A clear reflection of the divergence between the “American Dream” and reality can be seen in the legacies of slavery and Jim Crow, the oppression of women, redlining in homeownership, and so on. The geographic differences in mobility speaks to the fact that capitalism in the U.S. isn’t simply some monolith but a system of exploitation that through its own trials and tribulations has constructed a complicated set of relations.
What’s key isn’t really so much the differences between people, which as the recent focus in social movements in “identity” have revealed, are numerous and intersecting. But what is important is that most people exist somewhere along the non-decision making end of the value chain of a handful of corporations controlled by a tiny group of people.
Odds are, the social milieu you’re born into is most likely the one in which you will live your whole life. The most powerful unifying factor that cuts across the working class (however we may identify) is the inability to have any real control over our lives.

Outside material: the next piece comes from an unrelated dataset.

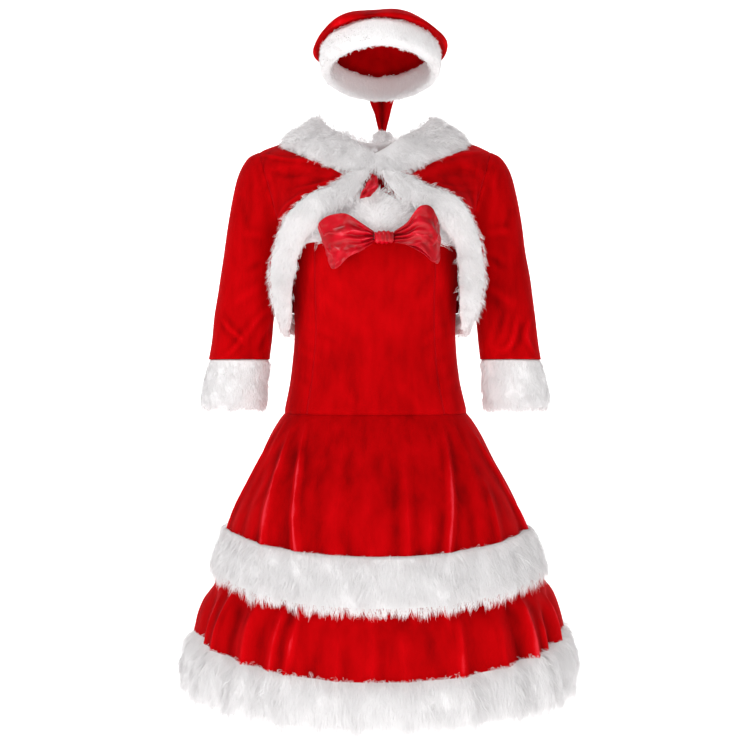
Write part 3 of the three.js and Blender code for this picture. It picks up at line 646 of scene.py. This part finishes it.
for half, left, right in HALVES:
    above, out = closed_curve(BUST_FUR, 16).T
    degrees = np.linspace(left, right, 110)[:, None]
    full = 0.3 + 0.7 * np.maximum(np.cos(np.radians(degrees)), 0) ** 2
    rise = 20 * np.exp(-((degrees / 11) ** 2)) * np.maximum(above - 22, 0) / 30
    strip = around(BODICE, bodice_top(degrees) + above * (0.7 + 0.3 * full) + rise, degrees,
                   np.where(out > 1, 1 + (out - 1) * full, out))
    amount, length = (12000, 14) if half == "front" else (4000, 6)
    fur_piece(f"bust_fur_{half}", strip, amount, length, side_on, 13, keep=outside, lean=0.7, spread=6)


# Dress, bow: each loop is a band of rose-red satin that goes out from the knot, turns and comes
# back to it. It is pinched in the knot, so sharp creases fan out from there.

satin, shade, surface = finish("satin", Roughness=0.3, Specular_IOR_Level=0.28)
weave = shade.grain(900, (1, 1, 0.2), detail=2.0)
folds = shade.grain(38, (0.5, 1, 1), detail=1.5)
cloudy = shade.grain(26, detail=2.0)
# Thin lines in the fold noise are creases in the bump and painted glints in the colour. The relief adds
# painted shade in the hollows and painted highlights, pink at the last stop, on the ridges.
ridge = shade.math("MAXIMUM", 1 - shade.math("ABSOLUTE", folds - 0.5, 0) * 20, 0)
share = 0.42 + ridge * 0.2 + shade.relief() * 0.13 + (cloudy - 0.5) * 0.9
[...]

We essentially manage them within these broad limits.
This is why the mythology around small business is important. It reinforces the central idea that “if you work hard, you can succeed.” It gives the impression of a dynamic system in which “anyone can make it.” When the reality is: it is a system dominated by a handful of monopolies, their owners bloated with wealth. Odds are you are going to stay right where you are.
The fact that we live in a monopoly capitalist society is fairly obvious, hence the hard work that is put into perpetuating myths about the system. First we must discard the myths, then learn their lesson. Whatever other differences exist, and they must be addressed, the vast majority of people have a unified interest in opposing the interests of the system that uses the ownership of a few to exploit the many.